In commemoration of Vaclav Havel
December 18, 2011
The Committee for a Democratic UN grieves for Vaclav Havel. The former President of the Czech Republic passed away at the age of 75 on 18 December 2011.
He will be remembered as one of the great European leaders of the 20th century and as a courageous intellectual whose dedication to democracy has set an inspiring example far beyond his country. As one of the main drafters and supporters of the Charter 77, Havel was a key opponent to Communist rule in Czechoslovakia and was imprisoned many times, the longest from 1979 to 1984.
Drawing on the example of the Charter 77, over 350 dissident Chinese intellectuals and democracy activists published the Charter 08 in December 2008 and called for democratic reforms and adherence to human rights in China.

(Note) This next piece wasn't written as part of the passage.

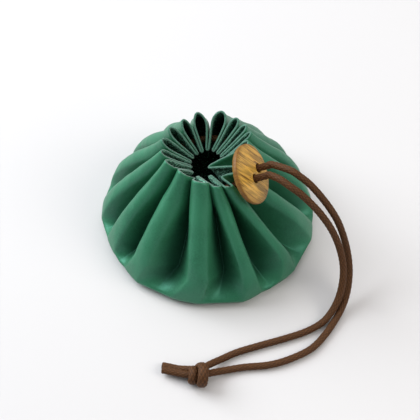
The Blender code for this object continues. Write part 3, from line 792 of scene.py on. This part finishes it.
class POUCH_OT_knot(bpy.types.Operator):
    """Overhand knot in both strands, a cord wound into a wide and a narrow band, with two cut tails"""
    bl_idname = "pouch.knot"
    bl_label = "Knot and tails"

    def execute(self, context):
        cord = context.scene.pouch_cord
        turns = np.linspace(0.0, 1.0, 300)[::4]
        angle = np.radians(110.0 - 930.0 * turns)
        small = smooth_step(turns, 0.42, 0.64)
        tuck = np.clip(np.minimum(turns, 1.0 - turns) / 0.14, 0.0, 1.0)
        radius = (4.2 - 1.5 * small) * (0.30 + 0.70 * tuck ** 0.7) * MM
        x = (-1.9 - 3.8 * small - turns) * MM + 0.15 * radius * np.sin(angle)
        wrap = np.stack([x, -88.0 * MM - 0.1 * x + radius * np.cos(angle),
                         (6.2 - 1.5 * small) * MM + radius * np.sin(angle)], axis=1)
        path = catmull_rom(wrap, CORD_STEP)
        swell = np.interp(np.linspace(0.0, 1.0, len(path)), [0.0, 0.12, 0.45, 0.60, 0.90, 1.0],
                          [1.0, 1.45, 1.45, 1.30, 1.30, 1.0])
        parts = [(path, np.array([1.0, 0.0, 0.0]), swell)]
        for route in (TAIL_FRONT_ROUTE, TAIL_BACK_ROUTE):
            parts.append((catmull_rom(np.array(route) * MM, CORD_STEP), np.array([0.0, 0.0, 1.0]), None))
        meshes = []
        for number, (path, reference, swell) in enumerate(parts):
            points, plait = cord_surface(path, cord, reference, swell=swell)
            meshes.append(grid_mesh("knot_part_%d" % number, points, True, True, {"plait": plait}))
        joined = join_meshes("overhand_knot", meshes)
        new_piece(joined, "pouch", "cord", [cord_finish(cord)], "cord_knot", "cord_tail_front",
                  "cord_tail_back")
        return {"FINISHED"}


def join_meshes(name, meshes):
    """One mesh from several, with their attributes."""
    bm = bmesh.new()
    for mesh in meshes:
        bm.from_mesh(mesh)
    joined = bpy.data.meshes.new(name)
    bm.to_mesh(joined)
    bm.free()
    for mesh in meshes:
        bpy.data.meshes.remove(mesh)
    return joined


class POUCH_OT_button(bpy.types.Operator):
    """Round wooden stopper button with two cord holes"""
    bl_idname = "pouch.button"
    bl_label = "Button"

    def execute(self, context):
        button = context.scene.pouch_button
        cord = context.scene.pouch_cord
        axis, across, up, centre = button_frame()
        disc = turned_mesh("button_blank", button_profile(button), axis, across, up, centre)
        piece = bpy.data.objects.new("button_blank", disc)
        bpy.context.scene.collection.objects.link(piece)
        cutters = []
        for number, hole in enumerate(hole_centres()):
            drill = turned_mesh("drill", drill_profile(button, cord), axis, across, up, hole)
            cutter = bpy.data.objects.new("drill_%d" % number, drill)
            bpy.context.scene.collection.objects.link(cutter)
            cut = piece.modifiers.new("hole_%d" % number, "BOOLEAN")
            cut.operation = "DIFFERENCE"
            cut.object = cutter
            cutters.append(cutter)
        context.view_layer.update()
        mesh = bpy.data.meshes.new_from_object(piece.evaluated_get(context.evaluated_depsgraph_get()))
        for old in [piece] + cutters:
            bpy.data.objects.remove(old, do_unlink=True)
        if not mesh.polygons:
            raise RuntimeError("drilling left nothing of the button")
        mesh.name = "stopper_button"
        places = np.empty(len(mesh.vertices) * 3)
        mesh.vertices.foreach_get("co", places)
        offset = places.reshape(-1, 3) - centre
        lean = math.radians(-77.0)
        along = across * math.cos(lean) + up * math.sin(lean)
        over = np.cross(axis, along)
        grain = np.stack([offset @ along, offset @ over, offset @ axis], axis=1)
        mesh.attributes.new("grain", "FLOAT_VECTOR", "POINT").data.foreach_set("vector", grain.ravel())
        reach = np.hypot(offset @ across, offset @ up) * 2.0 / button.diameter
        rim = np.clip((reach - 0.93) / 0.06, 0.0, 1.0)
        mesh.attributes.new("rim", "FLOAT", "POINT").data.foreach_set("value", rim)
        piece = new_piece(mesh, "button", "wood", [wood_finish(button)], "wood_button")
        mesh.set_sharp_from_angle(angle=math.radians(40.0))
        return {"FINISHED"}


def button_profile(button):
    """Half outline of the disc from back centre to front centre: (radius, height).

    The front edge is a quarter circle and the back edge a longer quarter ellipse.
    """
    edge = button.edge_round
    reach, deep = button.diameter / 2.0 - edge, button.thickness
    turn = np.radians(np.linspace(-90.0, 0.0, 7))
    back = np.stack([reach + edge * (2.0 * np.cos(turn) - 1.0), -deep + 2.6 * edge * (1.0 + np.sin(turn))],
                    axis=1)
    front = np.stack([reach + edge * np.cos(turn[::-1]), -edge - edge * np.sin(turn[::-1])], axis=1)
    inner = np.array([0.2, 0.55, 0.85])[:, None] * np.array([[reach, 0.0]])
    return np.concatenate([inner + [0.0, -deep], back, front, inner[::-1]])


def drill_profile(button, cord):
    """Half outline of a drill that flares where it leaves each face, so a hole's lip is rounded."""
    hole = cord.diameter / 2.0 + 0.40 * MM
    lip = 0.40 * MM
    turn = np.radians(np.linspace(0.0, 75.0, 5))
    flare = np.stack([hole + lip * (1.0 - np.cos(turn)), -lip + lip * np.sin(turn)], axis=1)
    top = np.concatenate([flare, [[hole + lip * 1.1, 1.0 * MM]]])
    bottom = np.stack([top[::-1, 0], -button.thickness - top[::-1, 1]], axis=1)
    return np.concatenate([bottom, top])


def turned_mesh(name, profile, axis, across, up, centre, around=96):
    """Surface of revolution: each outline point carried in a circle round the axis."""
    angle = np.linspace(0.0, 2.0 * np.pi, around, endpoint=False)
    ring = np.cos(angle)[:, None] * across + np.sin(angle)[:, None] * up
    points = centre + profile[:, :1, None] * ring[None] + profile[:, 1:, None] * axis
    return grid_mesh(name, points, True, True)


class POUCH_OT_stage(bpy.types.Operator):
    """Pale floor, soft studio light and the camera"""
    bl_idname = "pouch.stage"
    bl_label = "Stage"

    def execute(self, context):
        stage = context.scene.pouch_stage
        scene = context.scene
        add_floor(stage)
        add_light("key_light", (-0.94, 0.42, 0.81), 0.98, stage.key_power * 1.70, (0.93, 0.98, 1.0))
        add_light("top_light", (-0.08, 0.38, 1.0), 1.2, stage.key_power * 0.56, (1.0, 0.99, 0.99))
        add_light("fill_light", (0.62, -0.25, 0.60), 0.50, stage.key_power * 0.27, (1.0, 0.95, 0.86))
        world = bpy.data.worlds.new("soft_sky")
        world.use_nodes = True
        sky = world.node_tree.nodes["Background"]
        sky.inputs["Color"].default_value = (1.0, 1.0, 1.0, 1.0)
        sky.inputs["Strength"].default_value = stage.sky_strength
        scene.world = world
        scene.view_settings.view_transform = "Standard"
        lens = bpy.data.cameras.new("photo_camera")
        lens.sensor_width = 36.0
        lens.lens = 89.14
        camera = bpy.data.objects.new("photo_camera", lens)
        scene.collection.objects.link(camera)
        target = Vector((1.2 * MM, 5.7 * MM, 0.0))
        back = Vector((0.0, -math.cos(stage.camera_elevation), math.sin(stage.camera_elevation)))
        camera.location = target + back * stage.camera_distance
        camera.rotation_euler = (-back).to_track_quat("-Z", "Y").to_euler()
        lens.clip_start = 0.01
        scene.camera = camera
        return {"FINISHED"}


def add_floor(stage):
    """Wide floor that curves up far behind the object: height = 0, then a quarter circle."""
    reach, bend = 3.0, 1.0
    turn = np.radians(np.linspace(0.0, 90.0, 12))
    depth = np.concatenate([[-reach, 0.0, reach], reach + bend * np.sin(turn[1:])])
    height = np.concatenate([[0.0, 0.0, 0.0], bend * (1.0 - np.cos(turn[1:]))])
    side = np.linspace(-reach, reach, 9)
    points = np.stack(np.broadcast_arrays(side[None, :], depth[:, None], height[:, None]), axis=-1)
    rows, count = points.shape[:2]
    index = np.arange(rows * count).reshape(rows, count)
    quads = np.stack([index[:-1, :-1], index[:-1, 1:], index[1:, 1:], index[1:, :-1]], axis=-1)
    mesh = bpy.data.meshes.new("floor")
    mesh.from_pydata(points.reshape(-1, 3).tolist(), [], quads.reshape(-1, 4).tolist())
    mesh.materials.append(floor_finish(stage.floor_colour))
    mesh.shade_smooth()
    floor = bpy.data.objects.new("floor", mesh)
    bpy.context.scene.collection.objects.link(floor)


def add_light(name, place, size, power, colour):
    """Square soft light aimed at the object."""
    data = bpy.data.lights.new(name, "AREA")
    data.shape = "SQUARE"
    data.size = size
    data.energy = power
    data.color = colour
    light = bpy.data.objects.new(name, data)
    light.location = place
    light.rotation_euler = (-Vector(place)).to_track_quat("-Z", "Y").to_euler()
    bpy.context.scene.collection.objects.link(light)


class POUCH_PT_pieces(bpy.types.Panel):
    """Buttons and settings for each group of pieces"""
    bl_idname = "POUCH_PT_pieces"
    bl_label = "Drawstring Pouch"
    bl_space_type = "VIEW_3D"
    bl_region_type = "UI"
    bl_category = "Pouch"

    def draw(self, context):
        layout = self.layout
        for group, operators in PANEL_ROWS:
            box = layout.box()
            settings = getattr(context.scene, group)
            for key in settings.__annotations__:
                box.prop(settings, key)
            for operator in operators:
                box.operator(operator.bl_idname)


SETTINGS = {
    "pouch_leather": PouchLeatherSettings,
    "pouch_cord": PouchCordSettings,
    "pouch_button": PouchButtonSettings,
    "pouch_stage": PouchStageSettings,
}
PANEL_ROWS = (
    ("pouch_leather", (POUCH_OT_leather,)),
    ("pouch_cord", (POUCH_OT_neck_cord, POUCH_OT_knot, POUCH_OT_strands)),
    ("pouch_button", (POUCH_OT_button,)),
    ("pouch_stage", (POUCH_OT_stage,)),
)
OPERATORS = tuple(operator for _, operators in PANEL_ROWS for operator in operators)
CLASSES = tuple(SETTINGS.values()) + OPERATORS + (POUCH_PT_pieces,)


def register():
    for cls in CLASSES:
        bpy.utils.register_class(cls)
    for name, cls in SETTINGS.items():
        setattr(bpy.types.Scene, name, bpy.props.PointerProperty(type=cls))


def unregister():
    for name in SETTINGS:
        delattr(bpy.types.Scene, name)
    for cls in reversed(CLASSES):
        bpy.utils.unregister_class(cls)


def main():
    register()
    bpy.ops.pouch.stage()
    bpy.ops.pouch.leather()
    bpy.ops.pouch.neck_cord()
    bpy.ops.pouch.knot()
    bpy.ops.pouch.strands()
    bpy.ops.pouch.button()


if __name__ == "__main__":
    main()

Vaclav Havel speaking at the United Nations
Vaclav Havel believed in the United Nations but also recognized the need to democratize the world organization. He was one of the signatories of the international “Appeal for the Establishment of a Parliamentary Assembly at the United Nations” that was first published in 2007. Many years before, speaking in his capacity as President of the Czech Republic at the historic UN Millennium Summit in 2000, this subject was already his main message:
“What will this world, and the United Nations, look like a hundred years from now? …

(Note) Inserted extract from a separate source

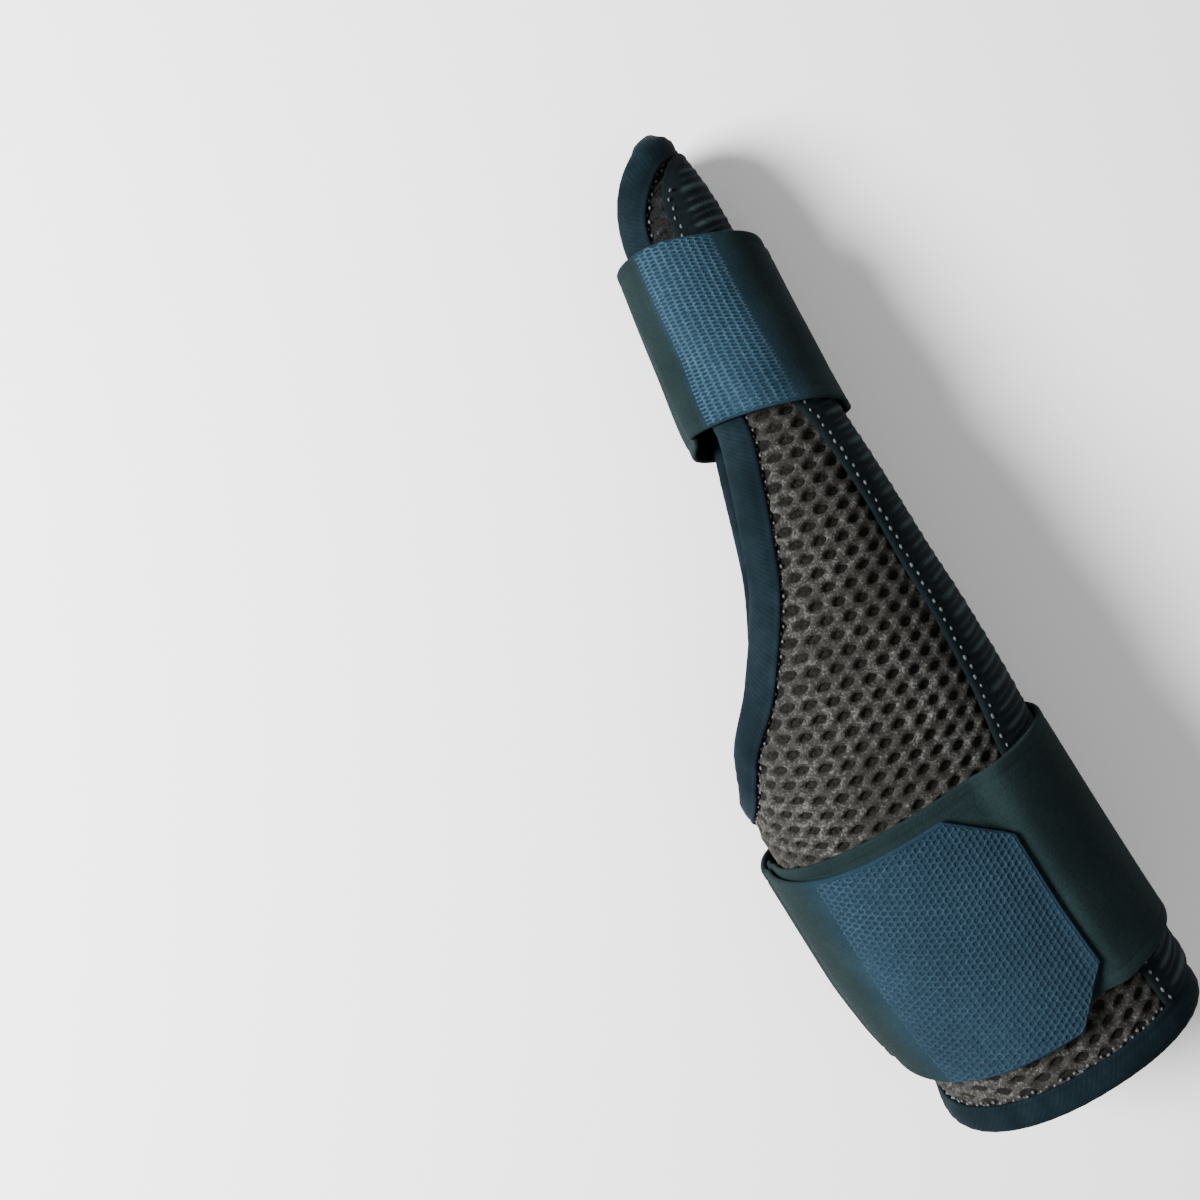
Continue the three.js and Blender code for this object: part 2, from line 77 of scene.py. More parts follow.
THUMB_REST = POCKET_OUTER + RIB_HEIGHT + STRAP_THICKNESS + STRAP_GAP + THUMB_CLEAR
EDGE_LIFT = (SHELL_THICKNESS - SHELL_EDGE_THICKNESS) / 2

SECTIONS = {
    "at": (0, 0.026, 0.053, 0.119, 0.179, 0.27, 0.305, 0.335, 0.37, 0.421, 0.477, 0.57, 0.653,
           0.705, 0.793, 0.877, 0.951, 0.984, 1),
    "to_thumb": (0, 0, 0, 0, 0, 0, 0, 0, 0, 0, 0.25, 0.5, 0.8, 1, 1, 1, 1, 1, 1),
    "width": (0.965, 0.944, 0.946, 0.983, 1, 1, 1, 1.008, 1.003, 0.985, 1.061, 0.974, 1.022,
              1.141, 1, 0.868, 0.746, 0.615, 0.44),
    "depth": (1, 1, 1, 1, 1, 1, 1, 1.008, 1.02, 1.01, 1.098, 1.108, 1.133, 1.2, 1.01, 0.914,
              0.838, 0.743, 0.61),
    "lean": (0.024, 0.011, 0.005, 0, 0, 0.003, 0.005, 0.012, 0.017, 0.022, 0.026, 0.033, 0.043,
             0.05, 0.067, 0.087, 0.107, 0.104, 0.065),
}
EDGES = {
    "at": (0, 0.34, 0.358, 0.372, 0.386, 0.405, 0.425, 0.477, 0.57, 0.653, 0.793, 0.9, 1),
    "palm": (0.565, 0.565, 0.55, 0.505, 0.464, 0.444, 0.424, 0.379, 0.35, 0.346, 0.36, 0.395, 0.4),
    "back": (0.385, 0.385, 0.38, 0.37, 0.36, 0.353, 0.348, 0.338, 0.33, 0.335, 0.345, 0.35, 0.35),
}

# %% [markdown]
# ## Smooth change along the splint
# A real splint has no sudden steps: it narrows from wrist to thumb over its whole length. The
# tables hold a few sections, given as shares of the widths and depths above, and a curve runs
# through their rows. A plain spline would bulge between two close rows, so this one keeps each
# stretch between its own two values.

# %% Curves through the tables
def mix(first, second, share):
    return first + (second - first) * share


def ramp(value, first, second):
    share = np.clip((value - first) / (second - first), 0, 1)
    return share * share * (3 - 2 * share)


def curve_through(places, values):
    """A smooth curve through the rows of a table that never swings past a row."""
    places, values = np.array(places, float), np.array(values, float)
    rise = np.diff(values) / np.diff(places)
    slope = np.zeros(len(values))
    for k in range(1, len(rise)):
        before, after = rise[k - 1], rise[k]
        if before * after > 0:
            slope[k] = 2 * before * after / (before + after)

    def value(place):
        place = min(max(place, places[0]), places[-1])
        k = min(int(np.searchsorted(places, place, side="right")) - 1, len(rise) - 1)
        span = places[k + 1] - places[k]
        t = (place - places[k]) / span
        hold = (1 + 2 * t) * (1 - t) ** 2
        push = t * (1 - t) ** 2 * span * slope[k]
        pull = t * t * (t - 1) * span * slope[k + 1]
        return hold * values[k] + (1 - hold) * values[k + 1] + push + pull

    return value


form = {name: curve_through(SECTIONS["at"], SECTIONS[name]) for name in SECTIONS if name != "at"}
edge = {name: curve_through(EDGES["at"], EDGES[name]) for name in EDGES if name != "at"}
print("wrist width mid strap:", round(WRIST_WIDTH * form["width"](0.19), 1), "mm")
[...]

First of all, it should probably quickly change from a scene of clashes among particular interests of various states into a platform of joint, solidarity based, decision-making – by the whole of humankind – on how best to organize our stay on this planet. Even more definitely, it should transform itself from a large community of governments, diplomats and officials into a joint institution for each inhabitant of this planet – who would all see it as their very own Organization for which they spend money not only in order that it defend them as individuals but also in order that, on the authority of the people, it looks for ways toward a lasting well-being of the humanity and toward a genuine quality of life.
Such a United Nations would probably have to rest on two pillars: one constituted by an assembly of equal executive representatives of individual countries, resembling the present plenary, and the other consisting of a group elected directly by the globe’s population in which the number of delegates representing individual nations would, thus, roughly correspond to the size of the nations. These two bodies would create and guarantee global legislation. Answerable to them would be the Security Council – or its successor-which would serve as an executive organ handling, on a continuous basis, some of the crucial problems of the world. The composition of this organ would, of course, have to be different from that of the present Security Council. …”
This vision of Vaclav Havel is and will remain an important guideline and inspiration for our work.